SUPPORT FOR THE ARTS

Support systemAbove: Quite literally support for the arts. These are posts that support the ceiling of our new gallery. We have been in this week measuring, planning and recording images of the space. It is exciting to envision the final product at this early stage. It may not look that exciting at the moment, but we believe it will be a spectacular space when it’s finished.

Our new home

 

Above: Our new home on Canterbury. The space on the right, with the parked Volkswagon, is where the Buckland Merrifield Gallery will locate. The space to the left is the site for Real Food Connections. Above will be great apartments, a terrific place to live, with your beer, food and art just downstairs.

There will be a new facade that will bring the doors and windows out to the sidewalk. Acre Architects is working on this, so you know that it will be a great entryway to the new businesses at this address..

The walls are going up

 

Above: The walls are going up.

looking to the back of the gallery 2

 

Above: Toward the back of the gallery.

Looking at our neighbours

 

Above: Looking toward our neighbours. The foreground pile of lumber is in our space. Just beyond the large post is the new home of Real Food Connections. Beyond that where you see more daylight is the area for Picaroons Traditional Ales.

Toward the light

 

Above: Toward the light. Like most construction sites, there is a lot of material lying around and a lot of people working to make this a very special place for the fall. Historica knows how to make great projects happen.

Towards our front door

 

Above: Looking towards our front door, or at least where our front door will be. Also, the wall to the right will be taken out, opening the gallery to the street.

Devon at the centre

 

Above: Devon, the man at the centre. Devon is overseeing this project for Historica. I found him hard at work in his office, located on the ground floor of the building.

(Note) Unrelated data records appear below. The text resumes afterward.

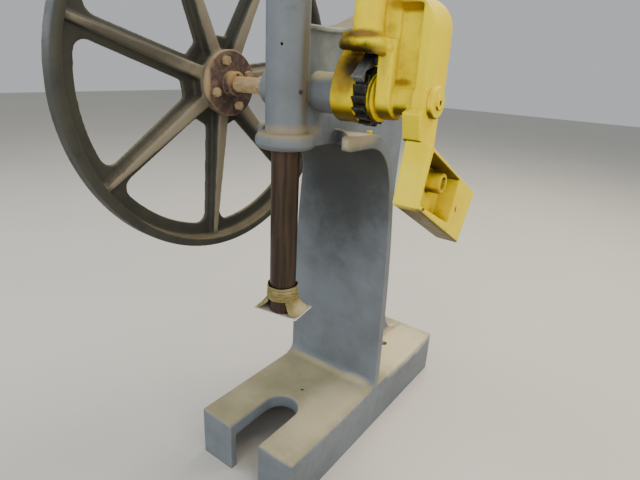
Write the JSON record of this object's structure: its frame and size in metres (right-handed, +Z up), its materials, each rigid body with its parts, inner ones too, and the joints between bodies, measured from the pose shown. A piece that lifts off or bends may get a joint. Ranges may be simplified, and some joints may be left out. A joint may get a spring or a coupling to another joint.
{
  "type": "manual press",
  "caption": "Floor-shop manual press: C-shaped cast frame, racked round ram, spoked handwheel and counterweighted ratchet lever on one pinion shaft.",
  "frame": {"origin": "on the underside of the base, in the middle of its slot, straight below the ram's axis", "axes": "+Z up along the ram; +X toward the ratchet lever; -Y toward the front, where the slot opens"},
  "size_m": [0.47, 0.752, 1.43],
  "materials": {
    "frame_paint": "worn blue-grey enamel, dusty on top",
    "wheel_paint": "old dark paint with tan dust",
    "yellow_paint": "thick yellow enamel with brown grime",
    "yellow_screw": "painted over in yellow",
    "ram_steel": "oiled brown steel",
    "shaft_steel": "tarnished steel",
    "rusty_iron": "dark rusty iron",
    "greased_steel": "black grease",
    "pawl_steel": "bare grey steel",
    "dark_screw": "blackened steel",
    "key_steel": "bright steel",
    "bronze": "oiled bronze",
    "handle_steel": "hand-worn steel",
    "tape": "khaki wrapping tape",
    "plate": "off-white"
  },
  "bodies": {
    "frame": {"frame_casting": "frame_paint", "guide_screw": "dark_screw", "stop_screw": "yellow_screw", "shaft_bush_left": "bronze", "shaft_bush_right": "bronze", "thrust_washer": "key_steel"},
    "spindle": {"pinion_shaft": "shaft_steel", "pinion": "greased_steel", "pinion_key": "key_steel", "flange_key": "key_steel", "ratchet_key": "key_steel", "shaft_collar": "shaft_steel", "shaft_collar_screw": "dark_screw", "hub_flange": "rusty_iron", "hub_set_screw": "dark_screw", "hub_bolts": "rusty_iron", "handwheel": "wheel_paint", "ratchet_wheel": "greased_steel", "spacer_disc": "yellow_paint", "end_washer": "yellow_paint", "end_screw": "dark_screw"},
    "ram": {"ram": "ram_steel", "ram_collar": "ram_steel", "ram_collar_screw": "dark_screw", "nose_plate": "plate", "nose_tape": "tape"},
    "lever": {"lever_yoke": "yellow_paint", "lever_bush_left": "bronze", "lever_bush_right": "bronze", "pawl_pin": "key_steel", "handle_bar": "handle_steel", "handle_screw": "yellow_screw", "counterweight": "yellow_paint", "weight_bolts": "dark_screw"},
    "pawl": {"pawl": "pawl_steel"}
  },
  "joints": [
    {"name": "pinion_spin", "type": "hinge", "parent": "frame", "child": "spindle", "pos_m": [0, 0.047, 0.7286], "axis": [1, 0, 0], "range_deg": [-495, 450]},
    {"name": "ram_slide", "type": "slide", "parent": "frame", "child": "ram", "axis": [0, 0, 1], "range_m": [-0.21992, 0.24191]},
    {"name": "lever_swing", "type": "hinge", "parent": "frame", "child": "lever", "pos_m": [0.15, 0.047, 0.7286], "axis": [1, 0, 0], "range_deg": [-22.5, 90]},
    {"name": "pawl_swing", "type": "hinge", "parent": "lever", "child": "pawl", "pos_m": [0.1326, 0.038, 0.782], "axis": [1, 0, 0], "range_deg": [-5, 12]}
  ],
  "couplings": [
    {"joint": "ram_slide", "follows": "pinion_spin", "m_per_rad": -0.028}
  ]
}
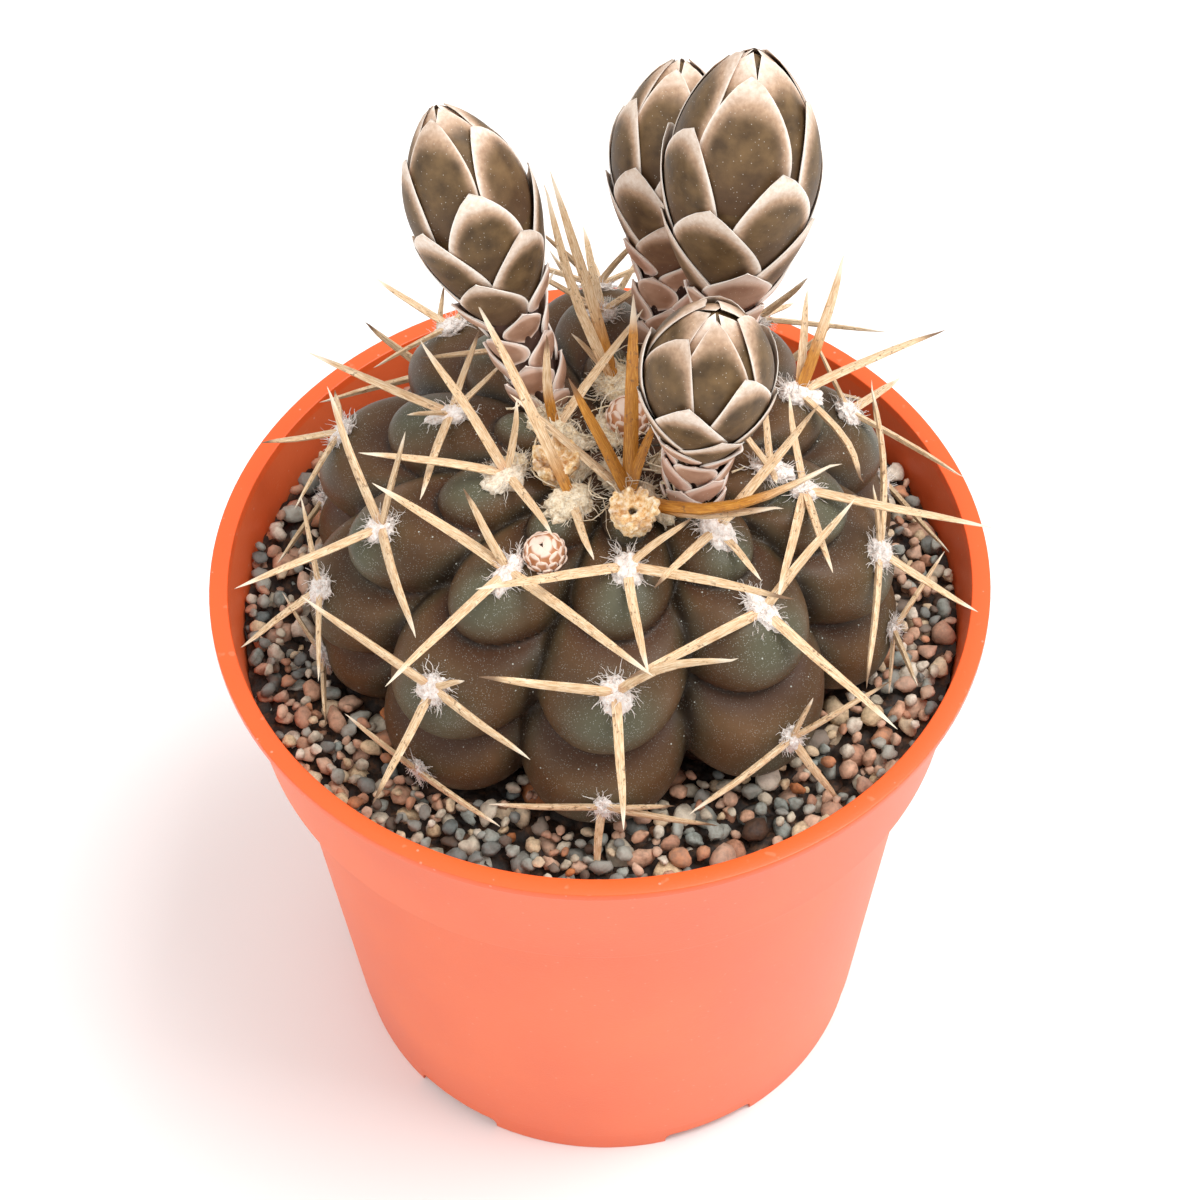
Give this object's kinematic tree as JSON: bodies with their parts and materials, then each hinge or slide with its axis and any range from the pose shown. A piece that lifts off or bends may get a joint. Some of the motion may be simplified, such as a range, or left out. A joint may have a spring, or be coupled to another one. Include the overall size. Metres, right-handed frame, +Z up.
{
  "type": "potted round cactus",
  "caption": "Low ribbed globe cactus with straw-coloured spines and scaly flower buds, standing in soil and grit in a round tapered plastic nursery pot.",
  "frame": {"origin": "middle of the plane that the pot's feet stand on", "axes": "+Z up; the picture's front is -Y and its right is +X"},
  "size_m": [0.105, 0.105, 0.1687],
  "materials": {
    "pot_plastic": "satin",
    "potting_soil": "matte",
    "grit": "matte",
    "cactus_skin": "satin",
    "spines": "satin",
    "bud_scales": "satin",
    "young_buds": "matte",
    "dry_petals": "matte"
  },
  "bodies": {
    "root": {"pot": "pot_plastic", "soil": "potting_soil", "grit_bed": "grit", "cactus_body": "cactus_skin", "areole_a1": "spines", "areole_a2": "spines", "areole_a3": "spines", "areole_a4": "spines", "areole_j1": "spines", "areole_j2": "spines", "areole_j3": "spines", "areole_i1": "spines", "areole_i2": "spines", "areole_i3": "spines", "areole_i4": "spines", "areole_k1": "spines", "areole_k2": "spines", "areole_k3": "spines", "areole_g1": "spines", "areole_g2": "spines", "areole_f1": "spines", "areole_f2": "spines", "areole_f3": "spines", "areole_f4": "spines", "areole_e1": "spines", "areole_e2": "spines", "areole_e3": "spines", "areole_d1": "spines", "areole_d2": "spines", "areole_d3": "spines", "areole_d4": "spines", "areole_c1": "spines", "areole_c2": "spines", "areole_c3": "spines", "areole_c4": "spines", "areole_b1": "spines", "areole_b2": "spines", "areole_b3": "spines", "areole_b4": "spines", "bud_left": "bud_scales", "bud_back": "bud_scales", "bud_right": "bud_scales", "bud_front": "bud_scales", "budlet_crown": "young_buds", "budlet_side": "young_buds", "dried_flower_front": "dry_petals", "dried_flower_side": "dry_petals"}
  },
  "joints": []
}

THE NEW LOGO AND THE NEW TEAM

logo for facebook

 

Shannon

 

SHANNON MERRIFIELD

Shannon Merrifield, a resident of Grand Bay – Westfield, is mother to two young boys and is married to renowned artist-teacher, Cliff Turner.

Shannon Merrifield comes from a socially and politically active family of entrepreneurs, something that has influenced her interest in community, and saw her develop her hardworking and tenacious spirit and her drive to accomplish.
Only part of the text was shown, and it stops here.